Levou na bagagem roupas, chuteiras, a mãe e o padrasto. Arrependimentos? “Está sendo uma experiência maravilhosa morar em Paris. A gente cresce bastante. Ninguém sabe como eu estaria aqui se continuasse no São Paulo. No ano passado, ele (clube) estava brigando para não cair (no Campeonato Brasileiro). Um só jogador não faz diferença, não salva o time”, pondera.

Toda vez que vem para São Paulo, no entanto, Lucas faz questão de visitar os amigos são-paulinos, porque é lá onde se sente bem. “É minha segunda casa. Sempre que estou no Brasil, vou visitá-los. Todo mundo sabe que o São Paulo estará sempre no meu coração. Foi o clube que me projetou para o futebol. Vou estar sempre torcendo, acompanhando. Quero voltar um dia, mas não agora. Acabei de chegar à Europa. Quero fazer minha carreira lá”, diz Lucas, estimando que, no máximo em uma década, poderá voltar aos braços da torcida tricolor.
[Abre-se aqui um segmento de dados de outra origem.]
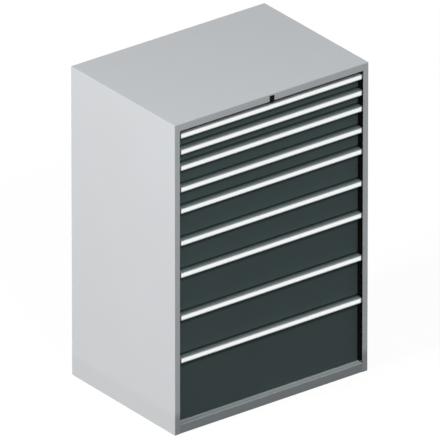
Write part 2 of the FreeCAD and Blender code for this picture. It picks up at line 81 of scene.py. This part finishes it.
class Finish:
    # one material, or the world, being wired up
    def __init__(self, name, owner=None):
        self.owner = owner or bpy.data.materials.new(name)
        self.owner.use_nodes = True
        self.tree = self.owner.node_tree
        self.tree.nodes.clear()

    def node(self, kind, settings=None, sockets=None, out=0):
        made = self.tree.nodes.new(kind)
        for key, value in (settings or {}).items():
            setattr(made, key, value)
        for key, value in (sockets or {}).items():
            if isinstance(value, Wire):
                self.tree.links.new(value.socket, made.inputs[key])
            else:
                made.inputs[key].default_value = value
        return None if out is None else Wire(self, made.outputs[out])

    def place(self):
        # position on the piece, in metres
        return self.node("ShaderNodeTexCoord", out="Object")

    def stretched(self, sizes):
        return self.node("ShaderNodeVectorMath", {"operation": "MULTIPLY"}, {0: self.place(), 1: sizes})

    def axis(self, name):
        return self.node("ShaderNodeSeparateXYZ", {}, {0: self.place()}, out=name)

    def noise(self, where, detail, scale=1.0):
        return self.node("ShaderNodeTexNoise", {}, {"Vector": where, "Scale": scale, "Detail": detail})

    def sway(self, pattern, amount):
        # a pattern from 0 to 1 turned into a swing to both sides of nothing
        return (pattern - 0.5) * amount

    def fade(self, value, low, high):
        # 0 at low, 1 at high, smooth between them
        return self.node("ShaderNodeMapRange", {"interpolation_type": "SMOOTHSTEP"}, {0: value, 1: low, 2: high})

    def blendColour(self, share, first, second):
        return self.node("ShaderNodeMix", {"data_type": "RGBA"}, {0: share, 6: first, 7: second}, out=2)

    def bump(self, height, strength, distance):
        return self.node("ShaderNodeBump", {}, {"Height": height, "Strength": strength, "Distance": distance})

    def seen(self):
        # 1 for rays that show the thing itself, 0 for light that it only bounces
        rays = [self.node("ShaderNodeLightPath", out=name) for name in
                ("Is Camera Ray", "Is Glossy Ray", "Is Transmission Ray")]
        return rays[0] + rays[1] + rays[2] > 0.5

    def surface(self, **sockets):
        named = {key.replace("_", " "): value for key, value in sockets.items()}
        shader = self.node("ShaderNodeBsdfPrincipled", {}, named)
        self.node("ShaderNodeOutputMaterial", {}, {0: shader}, out=None)
        return self.owner


# ---- finishes ----
# colours are screen values from 0 to 255; sizes and places are in metres
powder = {
    "cloudScale": 2.3, "cloudDetail": 4.0, "cloudRange": (0.35, 0.65), "cloudRough": 0.12,
    "clothScale": 34.0, "clothDetail": 3.0, "clothRough": 0.10,
    "grainScale": 900, "grainDetail": 1.0, "grain": 0.0001, "grainStrength": 0.6,
}
# painted shade near the floor: the faces low down are darker, the front faces most
lowShaded = {"lowShadeWave": 0.02, "lowShadeRough": 0.2, "frontDepth": -0.3618}
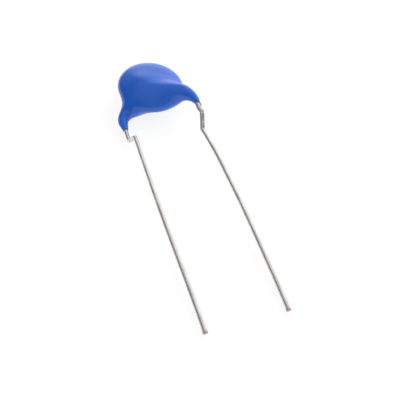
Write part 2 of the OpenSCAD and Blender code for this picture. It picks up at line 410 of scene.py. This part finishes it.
# %% Blue epoxy
CLOUD_DEEP, CLOUD_PALE = (0.0035, 0.079, 0.430), (0.0050, 0.090, 0.465)
GRAIN_BLUE, PAINTED_TABLE_LIGHT_BLUE = (0.010, 0.115, 0.53), (0.0055, 0.155, 0.830)
THIN_BLUE = (0.004, 0.052, 0.30)

blue_epoxy, bench, place = new_finish("blue_epoxy")
clouds = bench.noise(place, scale=0.55, detail=3.0, rough=0.55)
grains = bench.noise(place, scale=11.0)
peel = bench.noise(place, scale=2.6, detail=1.0)
gloss_drift = bench.noise(place, scale=1.3)
thin = attribute(bench, "thin")
colour = between(bench, steeper(clouds, slope=1.6, less=0.3), CLOUD_DEEP, CLOUD_PALE)
colour = between(bench, steeper(grains, slope=1.4, less=0.7), colour, GRAIN_BLUE, most=0.35)
# Painted light: a lighter blue where the table below would light the lower rim and the legs.
colour = between(bench, attribute(bench, "drained"), colour, PAINTED_TABLE_LIGHT_BLUE)
colour = between(bench, thin, colour, THIN_BLUE, most=0.55)
peel_normal = bump(bench, peel, depth=0.010)
end_finish(blue_epoxy, bench, Base_Color=colour, IOR=1.55,
           Roughness=0.12 + gloss_drift * 0.10 + thin * 0.1,
           Normal=bump(bench, grains, depth=0.001, under=peel_normal))

# %% [markdown]
# ### Tinned wire
# The leads are copper wire with a dull tin plating. Drawing leaves fine lines along the wire, the tin
# has small darker patches, the forming tool scuffs the kinks, and the shears leave rosy copper at
# the tips. Noise that is stretched along the wire gives the lines. The wires' tree marks the scuffs
# and the cut in the attributes pressed and bare, because only it knows where they are.

# %% Tinned wire
TIN_DARK, TIN_LIGHT = (0.70, 0.655, 0.64), (0.92, 0.88, 0.865)
LINE_GREY, SCRATCH_GREY = (0.58, 0.54, 0.53), (0.50, 0.465, 0.455)
CUT_COPPER = (0.60, 0.47, 0.45)

tin_plating, bench, place = new_finish("tin_plating")
pressed = attribute(bench, "pressed")
bare = attribute(bench, "bare")
lines = bench.noise(stretched(bench, place, (2.2, 0.12, 2.2)), scale=5.0, detail=3.0, rough=0.6)
patches = bench.noise(stretched(bench, place, (1.5, 0.45, 1.5)), scale=1.4, detail=3.0, rough=0.6)
scratches = bench.noise(place, scale=7.0, detail=4.0, rough=0.7)
colour = between(bench, steeper(patches, slope=3.0, less=1.1), TIN_DARK, TIN_LIGHT)
colour = between(bench, steeper(lines, slope=2.5, less=1.0), colour, LINE_GREY, most=0.4)
colour = between(bench, pressed * steeper(scratches, slope=3.0, less=1.0), colour, SCRATCH_GREY,
                 most=0.75)
colour = between(bench, bare * steeper(scratches, slope=1.5, less=-0.1), colour, CUT_COPPER)
scratch_normal = bump(bench, scratches * (0.25 + pressed), depth=0.016)
end_finish(tin_plating, bench, Base_Color=colour, Metallic=1.0,
           Roughness=0.30 + patches * 0.12 + pressed * (scratches - 0.4) * 0.3 + bare * 0.15,
           Normal=bump(bench, lines, depth=0.004, under=scratch_normal))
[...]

O jogador, que depois da Copa deverá ter como companheiro de time o diademense David Luiz, ex-Chelsea, além de já jogar com o capitão Thiago Silva, diz que gosta de curtir a família em casa, assistir a um filme, comer pipoca, ir a restaurantes e – pasmem! – passear pela Disney francesa. “Sou molecão, gosto de parque de diversões”.
O camisa 29 do Paris Saint-Germain revela ainda que sempre foi bem tratado pelos franceses e nunca passou por uma situação de racismo, como a protagonizada em abril por Daniel Alves. “O mundo não tem mais espaço para o racismo. Acho que isso é ridículo, desumano, temos de combater, e o futebol nos dá essa visibilidade. Apoiei totalmente a atitude do Daniel Alves e as pessoas têm de se conscientizar em casa, nas escolas, de que todo mundo é igual.”